Advocates value simplicity. Fewer components mean the signal is less altered. Many listeners report that simple crossovers sound more immediate, open, and natural.
Perception is subjective. Preferences, experience, and context all matter. Cognitive biases can influence perceived differences. Measurements do not always match listening impressions. Simplicity carries risks. Drivers may operate beyond optimal ranges. Output may be limited. Designers must weigh compromises carefully.
A Question of Philosophy
Debates between complex and simple crossovers rarely resolve. They reflect different priorities. Some value precise control and strong measurements. Others prioritise signal simplicity and musical nuance. Each loudspeaker embodies a philosophy. Choices—crossover slopes, component count, part selection—reflect designer judgement.

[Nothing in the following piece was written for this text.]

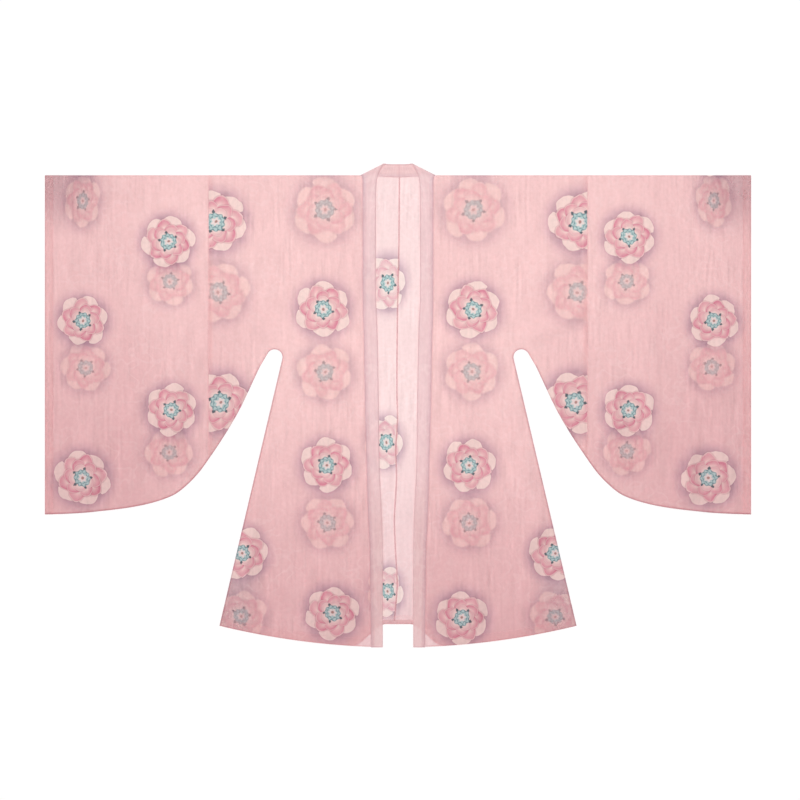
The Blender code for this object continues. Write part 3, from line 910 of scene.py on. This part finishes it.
def paint_petals(add, colours, angle, reach, stroke, row, under):
    """Paint one ring of petals over a colour.  Returns the colour and the ring's cover."""
    count, phase, tip, drop, roundness, base, middle, rim, flush = PETALS[row]
    turn = add("MULTIPLY_ADD", angle, count / (2 * pi), phase)
    number = add("FLOORED_MODULO", add("FLOOR", turn), count)
    chance = add("TexWhiteNoise", None, add("ADD", number, row * 11.3 + 0.7), noise_dimensions="1D")
    across = add("SUBTRACT", add("FRACT", turn), 0.5)
    lopsided = add("SUBTRACT", across, add("MapRange", chance, 0.0, 1.0, -0.04, 0.16))
    fall = add("MULTIPLY", add("ABSOLUTE", lopsided), 2.0)
    fall = add("MULTIPLY_ADD", add("POWER", fall, roundness), -drop * tip, tip)
    border = add("MULTIPLY", fall, add("MapRange", chance, 0.0, 1.0, 0.94, 1.03))
    depth = add("DIVIDE", reach, border)
    if row:
        under = add(SHADE, add("MapRange", depth, 1.065, 1.0, 0.0, 0.72), under, UNDER_PETALS)
    base, middle, rim = [getattr(colours, name) for name in (base, middle, rim)]
    petal = add("MixRGB", add(EASED, depth, 0.50, 0.80), base, middle)

    # The rim flushes deeper on one side of each petal
    lean = add("MULTIPLY_ADD", stroke, 0.45, add("MULTIPLY_ADD", across, -0.55, 0.90))
    blush = add("MULTIPLY", add(EASED, depth, 0.60, 0.97), lean)
    deeper = add("MapRange", chance, 0.0, 1.0, flush * 1.25, flush * 0.70)
    petal = add("MixRGB", add("MULTIPLY", blush, deeper, use_clamp=True), petal, rim)

    # It slips under its neighbour on that side, and its own edge is pale on the other
    slip = add("MapRange", across, -0.5, -0.38, 0.34 * flush + 0.06, 0.0)
    slip = add("MULTIPLY", slip, add("MapRange", depth, 0.55, 0.90))
    petal = add("MixRGB", slip, petal, colours.deep_pink)
    pale = add("MapRange", across, 0.44, 0.5, 0.0, 0.45)
    pale = add("MAXIMUM", pale, add("MapRange", depth, 0.955, 0.98, 0.0, 0.60))
    petal = add("MixRGB", pale, petal, colours.cream)
    cover = add(EASED, depth, 1.015, 0.985)
    return add("MixRGB", cover, under, petal), cover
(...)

Recognising this does not diminish achievement. It shows that negotiation of trade-offs is central to technological progress. Designers balance constraints, creativity, and innovation. Loudspeaker design illustrates how thoughtful compromises can produce results that surpass individual limitations.
Despite imperfect drivers, filters, economic constraints, and physics, designers create convincing musical experiences. These results highlight ingenuity and adaptability.
The next time a pair of loudspeakers creates the illusion of musicians in front of you, remember: this is not the product of a single perfect idea. It is the outcome of many hidden decisions, careful compromises, and a designer’s attempt to balance priorities.
Insights
• Trade-offs define sound: Every speaker feature balances physics, cost, and practical limits.
• Crossovers matter: Internal networks shape signal flow but can subtly alter timing and clarity.
• Complex ≠ better: Steep crossovers offer control; simple ones preserve musical detail.
• Quality counts: Component choice affects performance, size, and price.
• Design is philosophy: Each speaker reflects the designer’s priorities and compromises.